* [Dataset section]
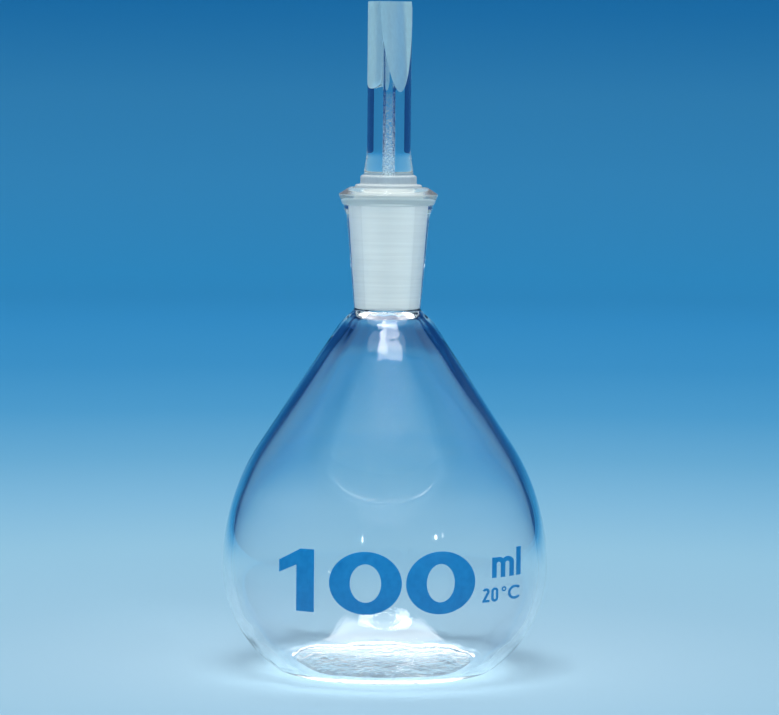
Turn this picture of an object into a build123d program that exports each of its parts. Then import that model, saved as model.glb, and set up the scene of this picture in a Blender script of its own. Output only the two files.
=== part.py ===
from build123d import *
from math import asin, cos, degrees, radians, sin, tan
import os

# A 100 ml density bottle (Gay-Lussac pycnometer): a blown pear-shaped bottle with a ground
# neck, and a ground stopper whose stem carries a fine capillary. Millimetres, +Z up, the
# origin on the table under the middle of the bottle, the printed side towards -Y.
# Outlines are half sections in r (sideways, along X) and z (up), turned about the Z axis.

# Bulb
belly_radius = 30.1        # widest radius of the bottle
belly_height = 19.4        # height of the widest ring above the table
shoulder_arc = 41.4        # outer curve from the widest ring up to the straight shoulder
shoulder_angle = 33.2      # straight shoulder, degrees from the vertical
flank_arc = 23.1           # outer curve from the widest ring down to the heel
heel_arc = 3.0             # rounding of the foot ring, outside and inside
foot_width = 0.8           # flat of the foot ring that stands on the table
punt_arc = 1.5             # rounding where the foot ring turns into the raised bottom
punt_turn = 18.0           # how far the foot ring curls back up on its inside, degrees
wall = 1.7                 # thickness of the blown glass

# Neck, with a 10/19 ground socket: wide end 10 mm across, 19 mm long, taper 1 in 10
joint_radius = 5.0         # socket radius at its wide end
joint_top = 86.2           # height of the wide end
joint_length = 19.0        # length of the cone that it is made for
joint_slope = 0.05         # radius lost per millimetre down the socket
socket_top = 87.0          # the ground surface goes on up to here, where the mouth opens out
throat_radius = 3.4        # smooth ridge between the socket and the bulb
throat_height = 66.3
throat_flare = 64.6        # where the inside of the shoulder starts to close towards the throat
throat_wall = 2.3          # the shoulder has thickened to this there
thickening_foot = 59.5     # and starts to thicken here, in a long soft curve
thickening_arc = 40.0
brow_height = 64.6         # where the outside of the shoulder steepens towards the neck
knuckle_radius = 6.15      # outside of the neck where it grows out of the shoulder
knuckle_height = 66.9
collar_radius = 7.68       # outside of the neck just under its band
collar_height = 84.3
band_radius = 8.2          # short straight band under the rim
band_foot = 85.5
band_top = 86.2
rim_foot_radius = 8.5      # underside of the flared rim
rim_foot_height = 86.35
rim_radius = 9.2           # outer edge of the rim
rim_height = 88.2
mouth_radius = 6.85        # inner and highest edge of the rim
mouth_height = 89.7
cup_radius = 6.8           # foot of the shallow cup that the stopper's head sits in
cup_height = 87.65

# Stopper
joint_clearance = 0.04     # radial gap left between the two ground faces
stopper_foot = 67.5        # height of the stopper's lower face
foot_bevel = 0.3
head_root = 87.25          # where the head starts to spread above the ground cone
head_radius = 6.55         # foot of the head, in the cup of the mouth
head_bottom = 87.85
head_top_radius = 6.1
head_top = 90.0
step_radius = 5.2          # smaller step on the head
step_top = 91.7
stem_root_radius = 4.65    # flared root of the stem
stem_root_top = 95.5
stem_radius = 4.07
stem_top = 123.6
stem_bevel = 0.2
capillary_radius = 0.8
# Flats ground on the top of the stem: bearing from -Y towards +X in degrees, height where the
# flat starts, its depth there, and its depth at the top
stem_flats = (
    (-54.0, 109.5, 0.68, 0.70),
    (30.0, 107.4, 0.05, 2.30),
    (122.0, 109.0, 0.30, 0.60),
    (213.0, 109.1, 0.66, 0.70),
)
flat_wheel = 3.0           # radius of the grinding wheel, left in each flat's lower end

# Print, fired on the front of the bulb
print_thickness = 0.12
print_depth = 8.0          # the print's outlines are carried back to this near the middle
numeral_base = 14.3        # height of the numerals' foot line
numeral_height = 11.3
one_left = -18.95
one_width = 6.35
one_stem = 3.2             # width of the upright of the 1
one_flag_start = 3.9       # where the flag of the 1 leaves its top, from the 1's left edge
one_flag_tip = 9.0         # height of the flag's tip above the foot line
one_flag_root = 8.4        # height at which the flag's underside meets the upright
zeros = ((-9.9, 13.0), (3.85, 12.4))   # left edge and width of each 0
zero_side = 3.7            # stroke of a 0 at its sides
zero_cap = 2.2             # stroke of a 0 at its top and foot
unit_left = 19.3
unit_base = 20.25
unit_height = 5.05         # height of the l
unit_x_height = 3.65       # height of the m
unit_arch = 1.6            # width of one arch of the m
unit_pen = 0.85
mark_left = 17.6
mark_base = 15.9
mark_height = 2.6
mark_width = 1.3           # width of the 2 and of the 0
mark_gap = 0.3
mark_pen = 0.45
degree_radius = 0.45       # the degree ring, outside and inside
degree_hole = 0.2
degree_pitch = 1.2         # from the left edge of the degree ring to the left edge of the C

# Centres and meeting angles of the bulb's curves: each runs smoothly into the next
shoulder_centre = (belly_radius - shoulder_arc, belly_height)
flank_centre = (belly_radius - flank_arc, belly_height)
flank_turn = degrees(asin((belly_height - heel_arc) / (flank_arc - heel_arc)))
heel_centre = (
    flank_centre[0] + (flank_arc - heel_arc) * cos(radians(flank_turn)),
    heel_arc,
)
toe_centre = (heel_centre[0] - foot_width, heel_arc)
punt_centre = (
    toe_centre[0] - (heel_arc + punt_arc) * sin(radians(punt_turn)),
    toe_centre[1] - (heel_arc + punt_arc) * cos(radians(punt_turn)),
)


def bulb_edges(inset):
    """The bulb's outline, axis to shoulder, on the surface that lies inset inside the outer one."""
    punt = CenterArc(punt_centre, punt_arc + inset, 90 - punt_turn, punt_turn)
    toe = CenterArc(toe_centre, heel_arc - inset, -90 - punt_turn, punt_turn)
    heel = CenterArc(heel_centre, heel_arc - inset, -90, 90 - flank_turn)
    flank = CenterArc(flank_centre, flank_arc - inset, -flank_turn, flank_turn)
    shoulder = CenterArc(shoulder_centre, shoulder_arc - inset, 0, shoulder_angle)
    floor = Line((0, (punt @ 1).Y), punt @ 1)
    foot = Line(toe @ 1, heel @ 0)
    return [floor, punt, toe, foot, heel, flank, shoulder]


def shoulder_point(inset, height):
    """The point of the straight shoulder at a height, on the surface that lies inset inside."""
    start = CenterArc(shoulder_centre, shoulder_arc - inset, 0, shoulder_angle) @ 1
    return (start.X - (height - start.Y) * tan(radians(shoulder_angle)), height)


def turned(outline):
    """The solid that a closed half section makes when it is turned about the Z axis."""
    return revolve(Plane.XZ * make_face(outline), Axis.Z)


def socket_radius(height):
    """Radius of the ground socket at a height."""
    return joint_radius - (joint_top - height) * joint_slope


def neck_edges():
    """The neck's outline: outside from the shoulder to the rim, and down the inside to the bulb."""
    joint_foot = joint_top - joint_length
    outer_start = bulb_edges(0)[-1] @ 1
    inner_start = bulb_edges(wall)[-1] @ 1
    return FilletPolyline(
        (outer_start.X, outer_start.Y),
        shoulder_point(0, brow_height),
        (knuckle_radius, knuckle_height),
        (collar_radius, collar_height),
        (band_radius, band_foot),
        (band_radius, band_top),
        (rim_foot_radius, rim_foot_height),
        (rim_radius, rim_height),
        (mouth_radius, mouth_height),
        (cup_radius, cup_height),
        (socket_radius(socket_top), socket_top),
        (socket_radius(joint_foot), joint_foot),
        (throat_radius, throat_height),
        shoulder_point(throat_wall, throat_flare),
        shoulder_point(wall, thickening_foot),
        (inner_start.X, inner_start.Y),
        radius=[5.0, 0.8, 0.3, 0.2, 0.05, 0.15, 0.3, 0.3, 0.4, 0.3, 0.3, 0.6, 3.0, thickening_arc],
    )


def bottle():
    """The blown bottle: one wall from the pushed-up bottom to the flared rim."""
    outer = bulb_edges(0)
    inner = bulb_edges(wall)
    axis_edge = Line(inner[0] @ 0, outer[0] @ 0)
    return turned(outer + [neck_edges()] + inner + [axis_edge])


def inside():
    """What the stoppered bottle holds, up to the top of the capillary."""
    bulb = bulb_edges(wall)
    rest = Polyline(
        bulb[-1] @ 1,
        shoulder_point(wall, thickening_foot),
        shoulder_point(throat_wall, throat_flare),
        (throat_radius, throat_height),
        (throat_radius, stopper_foot),
        (capillary_radius, stopper_foot),
        (capillary_radius, stem_top),
        (0, stem_top),
        bulb[0] @ 0,
    )
    return turned(bulb + [rest])


def stem_flat(bearing, foot, foot_depth, top_depth):
    """What grinding one flat takes off: it runs out below in the curve of the wheel."""
    lean = (top_depth - foot_depth) / (stem_top - foot)
    margin = 2 * flat_wheel
    corner = (stem_radius - foot_depth + lean * flat_wheel, foot - flat_wheel)
    above = (stem_radius - top_depth - lean * margin, stem_top + margin)
    ground = FilletPolyline(
        (corner[0] + margin, corner[1]),
        corner,
        above,
        radius=[flat_wheel],
    )
    rest = Polyline(ground @ 1, (corner[0] + margin, above[1]), ground @ 0)
    cutter = extrude(Plane.XZ * make_face([ground, rest]), 2 * stem_radius, both=True)
    return Rotation(0, 0, bearing - 90) * cutter


def stopper():
    """The ground stopper: cone, two-step head and the stem, with the capillary right through."""
    cone_foot = socket_radius(stopper_foot) - joint_clearance
    cone_top = socket_radius(head_root) - joint_clearance
    outline = FilletPolyline(
        (capillary_radius, stopper_foot),
        (cone_foot, stopper_foot),
        (cone_top, head_root),
        (head_radius, head_bottom),
        (head_top_radius, head_top),
        (step_radius, head_top),
        (step_radius, step_top),
        (stem_root_radius, step_top),
        (stem_radius, stem_root_top),
        (stem_radius, stem_top),
        (capillary_radius, stem_top),
        radius=[foot_bevel, 0.3, 0.15, 0.35, 0.35, 0.45, 0.1, 8.0, stem_bevel],
    )
    bore = Line(outline @ 1, outline @ 0)
    body = turned([outline, bore])
    for flat in stem_flats:
        body -= stem_flat(*flat)
    return body


def fired(outline):
    """A flat outline laid on the front of the bulb as a skin of enamel."""
    column = extrude(Plane.XZ * outline, 2 * belly_radius)
    column -= Box(4 * belly_radius, 2 * print_depth, 4 * belly_radius)
    top = shoulder_point(-print_thickness, brow_height)
    skin_edges = bulb_edges(-print_thickness)
    skin_close = Polyline(skin_edges[-1] @ 1, top, (0, top[1]), skin_edges[0] @ 0)
    core_edges = bulb_edges(0)
    core_top = shoulder_point(0, brow_height)
    core_close = Polyline(core_edges[-1] @ 1, core_top, (0, core_top[1]), core_edges[0] @ 0)
    skin = turned(skin_edges + [skin_close]) - turned(core_edges + [core_close])
    return column & skin


def numeral_one():
    """The 1: an upright with a flag on its left."""
    return Polygon(
        (one_width - one_stem, 0),
        (one_width, 0),
        (one_width, numeral_height),
        (one_flag_start, numeral_height),
        (0, one_flag_tip),
        (0, one_flag_tip - zero_cap),
        (one_width - one_stem, one_flag_root),
        align=None,
    )


def numeral_zero(width):
    """A 0: a wide oval ring, heavier at its sides."""
    ring = Ellipse(width / 2, numeral_height / 2)
    ring -= Ellipse(width / 2 - zero_side, numeral_height / 2 - zero_cap)
    return Pos(width / 2, numeral_height / 2) * ring


def numerals_print():
    """The capacity in large numerals."""
    one = Pos(one_left, numeral_base) * numeral_one()
    shapes = [one] + [Pos(left, numeral_base) * numeral_zero(width) for left, width in zeros]
    return Compound(children=[fired(shape) for shape in shapes])


def letter_m():
    """The m: an upright and two round arches, drawn with one pen."""
    start = unit_pen / 2
    spring = unit_x_height - unit_pen / 2 - unit_arch / 2
    shape = Pos(start, unit_x_height / 2) * Rectangle(unit_pen, unit_x_height)
    for arch in range(2):
        middle = start + (arch + 0.5) * unit_arch
        curve = CenterArc((middle, spring), unit_arch / 2, 0, 180)
        leg = Line((middle + unit_arch / 2, spring), (middle + unit_arch / 2, 0))
        shape += trace([curve], unit_pen)
        shape += trace([leg], unit_pen)
    return shape


def unit_print():
    """The unit, ml."""
    bar_left = 2 * unit_arch + 1.5 * unit_pen
    bar = Pos(bar_left + unit_pen / 2, unit_height / 2) * Rectangle(unit_pen, unit_height)
    place = Pos(unit_left, unit_base)
    return Compound(children=[fired(place * letter_m()), fired(place * bar)])


def mark_shapes():
    """The strokes of the calibration temperature, 20 degrees C."""
    half = mark_pen / 2
    radius = mark_width / 2 - half
    bow = CenterArc((half + radius, mark_height - half - radius), radius, -35, 195)
    two = trace([bow], mark_pen)
    two += trace([Line(bow @ 0, (half, half))], mark_pen)
    two += trace([Line((0, half), (mark_width, half))], mark_pen)
    zero = SlotOverall(mark_height, mark_width, rotation=90)
    zero -= SlotOverall(mark_height - 2 * mark_pen, mark_width - 2 * mark_pen, rotation=90)
    zero = Pos(mark_width / 2, mark_height / 2) * zero
    ring = Circle(degree_radius) - Circle(degree_hole)
    ring = Pos(degree_radius, mark_height - degree_radius) * ring
    c_radius = mark_height / 2 - half
    letter_c = trace([CenterArc((c_radius + half, c_radius + half), c_radius, 45, 270)], mark_pen)
    step = mark_width + mark_gap
    ring_left = 2 * step + mark_gap
    c_left = ring_left + degree_pitch
    return [two, Pos(step) * zero, Pos(ring_left) * ring, Pos(c_left) * letter_c]


def temperature_print():
    """The calibration temperature in small letters."""
    place = Pos(mark_left, mark_base)
    return Compound(children=[fired(place * shape) for shape in mark_shapes()])


nodes = {
    "bottle": bottle(),
    "stopper": stopper(),
    "numerals_print": numerals_print(),
    "unit_print": unit_print(),
    "temperature_print": temperature_print(),
}

os.makedirs("parts", exist_ok=True)
for name, shape in nodes.items():
    export_step(shape, f"parts/{name}.step")
print("holds", round(inside().volume / 1000, 1), "ml")
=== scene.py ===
import math

import bmesh
import bpy
from mathutils import Matrix, Quaternion, Vector, noise


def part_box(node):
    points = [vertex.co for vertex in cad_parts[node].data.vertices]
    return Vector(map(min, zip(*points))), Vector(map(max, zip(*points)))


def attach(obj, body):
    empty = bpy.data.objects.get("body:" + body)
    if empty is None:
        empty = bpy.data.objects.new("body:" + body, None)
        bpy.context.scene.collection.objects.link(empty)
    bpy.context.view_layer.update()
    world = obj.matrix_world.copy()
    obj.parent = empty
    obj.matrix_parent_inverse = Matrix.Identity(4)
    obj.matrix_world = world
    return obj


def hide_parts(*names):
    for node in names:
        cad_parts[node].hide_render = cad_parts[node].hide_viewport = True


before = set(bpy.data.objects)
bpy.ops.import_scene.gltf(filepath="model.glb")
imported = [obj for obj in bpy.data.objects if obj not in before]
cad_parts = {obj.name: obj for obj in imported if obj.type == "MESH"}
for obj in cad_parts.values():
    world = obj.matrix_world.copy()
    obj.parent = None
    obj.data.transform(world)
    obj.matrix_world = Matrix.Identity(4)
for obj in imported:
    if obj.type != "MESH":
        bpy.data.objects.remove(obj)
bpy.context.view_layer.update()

# A 100 ml density bottle: blown glass bottle, ground capillary stopper, fired blue print.
# Shapes are worked out in millimetres, in the frame's axes, and turned to metres by MM.
MM = 0.001

bottle_low, bottle_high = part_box("bottle")
stopper_low, stopper_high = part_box("stopper")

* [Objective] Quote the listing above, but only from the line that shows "for name, shape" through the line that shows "bpy.context.scene.collection.objects.link(empty)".

* [Answer to this problem]
for name, shape in nodes.items():
    export_step(shape, f"parts/{name}.step")
print("holds", round(inside().volume / 1000, 1), "ml")
=== scene.py ===
import math

import bmesh
import bpy
from mathutils import Matrix, Quaternion, Vector, noise


def part_box(node):
    points = [vertex.co for vertex in cad_parts[node].data.vertices]
    return Vector(map(min, zip(*points))), Vector(map(max, zip(*points)))


def attach(obj, body):
    empty = bpy.data.objects.get("body:" + body)
    if empty is None:
        empty = bpy.data.objects.new("body:" + body, None)
        bpy.context.scene.collection.objects.link(empty)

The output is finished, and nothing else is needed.